New research finds a link between stomach sleeping and sudden deaths in epileptics.
New research shows that people with epilepsy could be at a risk for sudden death if they sleep on their stomachs. The bold, jarring claim is drawing comparisons to what happens to babies in sudden infant death syndrome.
Around 50 million people in the world suffer from epilepsy, a brain disorder that causes unexpected seizures throughout ones life. In cases where the epilepsy is uncontrolled, most of the cases of sudden death that occur happen while afflicted is sleeping.
To look into this connection, researchers at the University of Chicago reviewed information from 25 pervious studies on epilepsy and death. From those studies, there were 253 records of sudden death occurring in sleep where the body position was known at time of death. Seventy-three percent of the people who had died during sleep happened to be sleeping on their stomachs, while the remaining 27 percent were in a variety of other possible sleep positions.
People who had died on their stomachs while sleeping were four times more likely to be under the age of 40 than over. 11 of these cases actually occurred while the people were being monitored.

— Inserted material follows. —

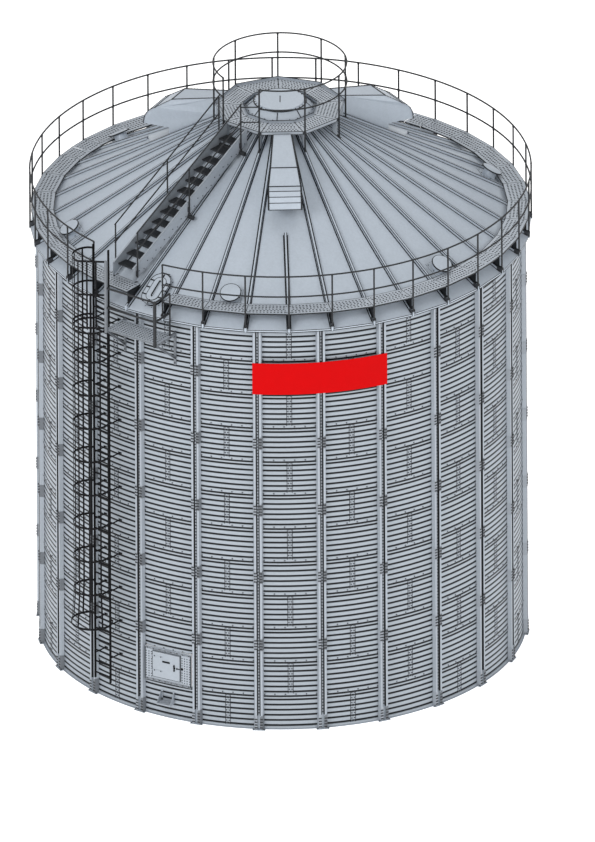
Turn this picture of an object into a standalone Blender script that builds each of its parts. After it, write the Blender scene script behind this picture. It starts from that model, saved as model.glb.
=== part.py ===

The thinking around this is that epileptic adults do not have the ability to wake back up after having a seizure in sleep. For some reason the stomach sleeping position raises the risk, possibly because of having air cut off, although this link is considered an association until it can be explained, not a cause and effect issue. One way of preventing deaths due to seizures during sleep, would be to have some sort of alarm that could detect a seizure occurring in sleep that would then sound and try to wake the person up. Sleeping partners of epileptics should also feel free to nag their partners into sleeping on their backs, whenever necessary.
Another recent study has pinpointed a single gene that might be a key one for treating epilepsy. These gene coordinates with about 400 others in the body that are a part of a gene network that is active in people with epilepsy. Sestrin 3 (SESN3) seems to regulate the epileptic gene network which is providing a new outlook on the genes as more of a team working together, but with one more in charge than the others.
Samples of brain tissue are sometimes removed during surgery to help treat epilepsy, and the Clinical Sciences Centre at Imperial College London decided to look further at those bits of surgically removed brain tissue. The genetic study on them showed the prevalence of Sestrin 3.
These findings allude to the possibility that finding a way to create a medicine that would target this particular gene might be able to help treat the disease as opposed to just trying to regulate it.
Dr. Petretto, from the Medical Research Council at the center hopes these findings will extend past just epilepsy,
“We are currently undertaking further research to better understand how SESN3 controls the epileptic gene network and, more importantly, how we can modify it to treat epilepsy. We are also planning to broaden the applications of our systems genetics approach to other disorders of the human brain, such as Alzheimer’s disease and neurodevelopmental disorders,” he said.